Just to have a label, I will call reasons in this sense agential reasons. This is not terminology Davidson uses, but it’s less ungainly than constantly talking about an agent’s reasons or the reasons of an agent.
An agential reason is a reason upon which, for which, an agent acts.
The agential reason in the case just described, then, would seem to be my wish to avoid an unpleasant conversation.
Now, although Davidson is not especially explicit about it, he endorses the thesis that whenever an agent does something for a reason, that doing is an action. Being done for a reason is sufficient to make the doing an action. This suggests the following view of what it is for something to be an action:
An action is a doing of something for a reason.
This is in effect a second answer to the constitutive question about agency. We exercise our agency in doing things for reasons.
Now recall the criterion of agent-hood discussed last time:
An action is an intentional doing of something.
Since Davidson accepts both, this suggests he accepts this equation (thought, of course, the equation isn’t implied):
To do something intentionally is to do it for a reason.
And that is indeed a view that Davidson endorses. We shall have occasion to talk about this equation later on. We shall also see that there are various important distinctions and qualifications we need to make in characterizing reasons talk. I’m going to suppress those issues for now.

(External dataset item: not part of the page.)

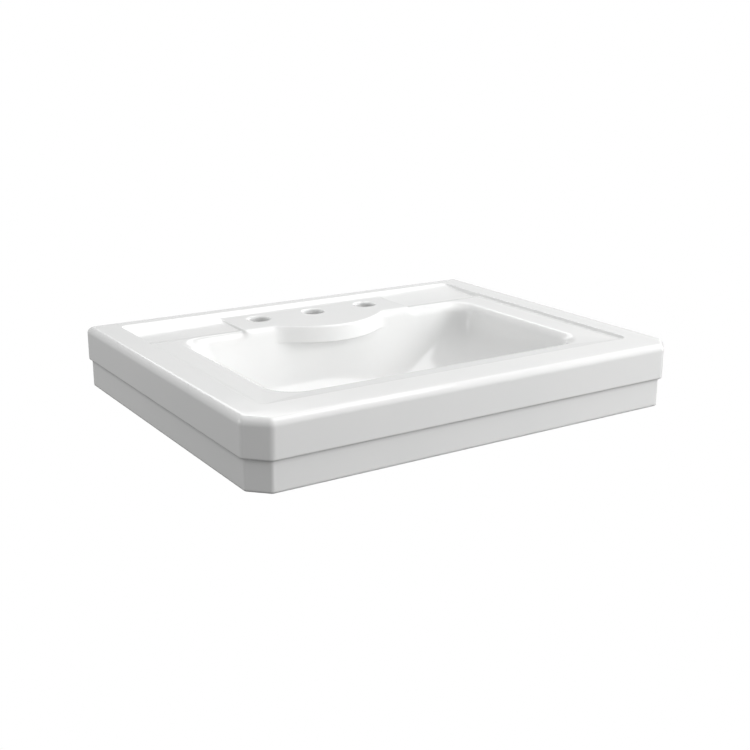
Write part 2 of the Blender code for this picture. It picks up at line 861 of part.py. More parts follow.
def make_stopper(home, cutters):
    """What slides: cap, seal, lock nut and plunger stem."""
    rim = cap_rim()
    boss_end = rim + CAP_BOSS_LENGTH
    stem_top = rim + 1.2 * MM
    recess = SEAL_THICK - 0.3 * MM
    cap = turned(
        "stopper_cap",
        [
            (0, rim - CAP_EDGE - CAP_DOME),
            (0.35 * CAP_RADIUS, rim - CAP_EDGE - 0.88 * CAP_DOME),
            (0.65 * CAP_RADIUS, rim - CAP_EDGE - 0.58 * CAP_DOME),
            (0.88 * CAP_RADIUS, rim - CAP_EDGE - 0.2 * CAP_DOME),
            (CAP_RADIUS - 0.8 * MM, rim - 0.8 * CAP_EDGE),
            (CAP_RADIUS, rim - 0.4 * CAP_EDGE),
            (CAP_RADIUS - 0.6 * MM, rim),
            (SEAL_OUTER + GAP, rim),
            (SEAL_OUTER + GAP, rim - recess),
            (SEAL_INNER - GAP, rim - recess),
            (SEAL_INNER - GAP, rim),
            (CAP_BOSS, rim),
            (CAP_BOSS, boss_end),
            (STEM_RADIUS + GAP, boss_end),
            (STEM_RADIUS + GAP, stem_top - GAP),
            (0, stem_top - GAP),
        ],
        home,
        CHROME,
    )
    seal_top = rim - recess + GAP
    seal = turned(
        "stopper_seal",
        tube_profile(SEAL_INNER, SEAL_OUTER, seal_top, seal_top + SEAL_THICK, 0.3 * MM),
        home,
        BLACK_RUBBER,
    )
    top = boss_end + GAP
    ends = ((0, DRAIN_Y, height(top + CAP_NUT_THICK)), (0, DRAIN_Y, height(top)))
    nut = hexagon("cap_lock_nut", CAP_NUT_FLATS, *ends, home, BRASS, 0.4 * MM)
    boolean(nut, bore_cutter("cap_nut_bore", STEM_RADIUS + GAP, *ends, cutters), "DIFFERENCE")
    head = plunger_top()
    stem = turned(
        "plunger_stem",
        [
            (0, stem_top),
            (STEM_RADIUS - 0.5 * MM, stem_top),
            (STEM_RADIUS, stem_top + 0.5 * MM),
            (STEM_RADIUS, head),
            (PLUNGER_RADIUS, head),
            (PLUNGER_RADIUS, head + PLUNGER_LENGTH),
            (PIN_RADIUS, head + PLUNGER_LENGTH),
            (PIN_RADIUS, PIN_END - 0.8 * MM),
            (PIN_RADIUS - 0.8 * MM, PIN_END),
            (0, PIN_END),
        ],
        home,
        BRASS,
        SMALL_STEPS,
    )
    for obj in (cap, seal, nut, stem):
        smooth(obj)


def make_cam_and_spring(home, cutters):
    top = cam_top()
    cam = turned(
        "cam_rotor",
        tube_profile(CAM_BORE, PLUNGER_RADIUS, top, top + CAM_LENGTH, 0.5 * MM),
        home,
        ACETAL,
        SMALL_STEPS,
    )
    bm = bmesh.new()
    for slot in range(4):
        turn = Matrix.Rotation(math.pi / 2 * slot, 4, "Z")
        start = turn @ Vector((PLUNGER_RADIUS + 0.6 * MM, 0, 0))
        low = Vector((start.x, start.y + DRAIN_Y, height(top + CAM_LENGTH - 3 * MM)))
        cylinder(bm, 1.4 * MM, low, low + Vector((0, 0, 6 * MM)), 10)
    boolean(cam, object_from(bm, "cam_notches", cutters), "DIFFERENCE")
    smooth(cam)

    start, end = spring_bottom() - SPRING_WIRE, spring_top() + SPRING_WIRE
    per_turn = 10
    count = SPRING_TURNS * per_turn
    curve = bpy.data.curves.new("return_spring", "CURVE")
    curve.dimensions = "3D"
    curve.bevel_depth = SPRING_WIRE
    curve.bevel_resolution = 2
    curve.use_fill_caps = True
    spline = curve.splines.new("POLY")
    spline.points.add(count)
    for index, point in enumerate(spline.points):
        share = index / count
        angle = 2 * math.pi * index / per_turn
        x, y = SPRING_RADIUS * math.cos(angle), SPRING_RADIUS * math.sin(angle)
        point.co = (x, y, -(start + (end - start) * share), 1)
    spring = bpy.data.objects.new("return_spring", curve)
    spring.location = (0, DRAIN_Y, RIM_TOP)
    curve.materials.append(material(SPRING_STEEL))
    home.objects.link(spring)


# ---- the wall fixings -----------------------------------------------------------------


def make_wall_fixing(side, x, home, cutters):
    """Hanger bolt with its rubber ring, steel washer and nut, at one of the two holes."""
    place = ((x, 0, 0), (-math.pi / 2, 0, 0))
    bore = BOLT_RADIUS + BOLT_CLEARANCE
    bolt = [
        (0, -BOLT_IN_WALL),
        (0.25 * BOLT_RADIUS, 1 * MM - BOLT_IN_WALL),
        (BOLT_RADIUS, BOLT_TIP - BOLT_IN_WALL),
        (BOLT_RADIUS, BOLT_INSIDE - 1 * MM),
        (BOLT_RADIUS - 1 * MM, BOLT_INSIDE),
        (0, BOLT_INSIDE),
    ]
    gasket = WALL + GAP
    washer = gasket + GASKET_THICK + GAP
    nut = washer + WASHER_THICK + GAP
    rubber = tube_profile(bore, GASKET_RADIUS, gasket, gasket + GASKET_THICK, 0.6 * MM)
    steel = tube_profile(bore, WASHER_RADIUS, washer, washer + WASHER_THICK, 0.3 * MM)
    for name, profile, finish in (
        ("wall_bolt", bolt, ZINC),
        ("wall_gasket", rubber, BLACK_RUBBER),
        ("wall_washer", steel, ZINC),
    ):
        smooth(turned(f"{name}_{side}", profile, home, finish, SMALL_STEPS, place))
    ends = ((x, -nut - NUT_THICK, 0), (x, -nut, 0))
    made = hexagon(f"wall_nut_{side}", NUT_FLATS, *ends, home, ZINC, 0.6 * MM)
    cutter = bore_cutter(f"wall_nut_bore_{side}", bore, *ends, cutters, SMALL_STEPS)
    boolean(made, cutter, "DIFFERENCE")
    smooth(made)


def main():
    clear_scene()
    home = collection("pedestal_sink_basin")
    cutters = collection("cutters")
    make_basin(home, cutters)
    make_drain_body(home, cutters)
    make_seals_and_nut(home, cutters)
    make_cartridge(home)
    make_stopper(home, cutters)
    make_cam_and_spring(home, cutters)
    for side, direction in (("left", -1), ("right", 1)):
        make_wall_fixing(side, direction * FIXING_SPACING / 2, home, cutters)


main()
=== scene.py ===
"""Looks of a pedestal sink's basin, its push-button drain and its wall fixings.

Metres, +X to the right, +Y to the wall, +Z up. The origin is on the basin's wall face,
half-way between its fixing holes. A drop is a depth below the rim.
"""

import math

import bmesh
import bpy
import numpy as np
from mathutils import Matrix, Vector


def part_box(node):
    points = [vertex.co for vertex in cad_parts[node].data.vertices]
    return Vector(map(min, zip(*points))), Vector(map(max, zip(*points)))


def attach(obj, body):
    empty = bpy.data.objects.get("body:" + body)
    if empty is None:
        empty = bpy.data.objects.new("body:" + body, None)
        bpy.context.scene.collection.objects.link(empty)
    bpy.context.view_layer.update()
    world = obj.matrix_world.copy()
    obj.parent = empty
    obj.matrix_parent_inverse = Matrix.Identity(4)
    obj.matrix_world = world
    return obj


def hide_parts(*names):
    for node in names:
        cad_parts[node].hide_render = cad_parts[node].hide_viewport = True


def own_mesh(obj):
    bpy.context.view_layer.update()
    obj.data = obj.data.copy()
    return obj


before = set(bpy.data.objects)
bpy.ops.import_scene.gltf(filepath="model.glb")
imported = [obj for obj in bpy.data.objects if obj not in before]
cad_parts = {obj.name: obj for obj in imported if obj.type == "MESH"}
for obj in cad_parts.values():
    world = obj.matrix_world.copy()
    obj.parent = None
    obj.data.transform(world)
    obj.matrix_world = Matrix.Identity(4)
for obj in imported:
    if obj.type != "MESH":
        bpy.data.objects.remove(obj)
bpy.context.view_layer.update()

MM = 0.001
BASIN_LOW, BASIN_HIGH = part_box("basin")
RIM = BASIN_HIGH.z
HALF_WIDTH = BASIN_HIGH.x
DEPTH = -BASIN_LOW.y
FOOT_DROP = RIM - BASIN_LOW.z

# Apron, in two tiers
APRON = 97.8 * MM
UPPER_TIER = 53.4 * MM
TIER_STEP = 5.2 * MM
RIM_ROUND = 10 * MM
TIER_ROUND = 3 * MM
CREASE_WIDTH = 2 * MM
CREASE_HEIGHT = 7 * MM
APRON_FOOT_ROUND = 4 * MM
CLIP = 29 * MM  # 45 degree clip of the front corners
CLIP_ROUND = 12 * MM
BACK_CORNER = 7 * MM
WALL = 11 * MM
SUPPORT = 1 * MM  # rows this close to a rounding keep the flat beside it flat

# Border, sunk deck and the trough along the back
RECESS_HALF = 316 * MM
RECESS_BACK = -27 * MM
RECESS_FRONT = 60 * MM - DEPTH
RECESS_CORNER = 14 * MM
RECESS_REACH = 11 * MM  # width of the rows that shape the recess's edge
DECK_AT_EDGE = 4 * MM
DECK_AT_BOWL = 6 * MM
TROUGH_DEPTH = 7 * MM
TROUGH_FRONT = 130 * MM
TROUGH_LIP = 6 * MM

# Tap platform with a bow front, and the overflow hood under the bow
PLATFORM_DROP = 3.2 * MM
PLATFORM_HALF = 154.5 * MM
PLATFORM_END = 3.5 * MM
BOW_HALF = 88 * MM
BOW_FRONT = -188 * MM
BOW_BLEND = 20 * MM
BOW_EDGE = 4 * MM
PLATFORM_EDGE = 12 * MM
STEP_SPREAD = 14 * MM  # how far the platform's end step fades out below the rim
HOOD_FACE = 28 * MM
HOOD_HEM = 2 * MM
HOOD_FOOT = 50 * MM
TAP_SPACING = 101.6 * MM
TAP_Y = -86 * MM
TAP_HOLE = 17.5 * MM
TAP_LIP = 3.5 * MM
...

Note that it is an implication of this answer to the constitutive question that all actions have reasons explanations (rationalizations). All actions can be explained by citing a person’s reason for doing something.
Reflection on this equation also should make us realize that we need to refine the account of what a reasons explanation is. For recall that an intentional doing of something can be an unintentional doing of something else. Thus it should follow that a doing of something for a reason can be a doing of something else not for a reason.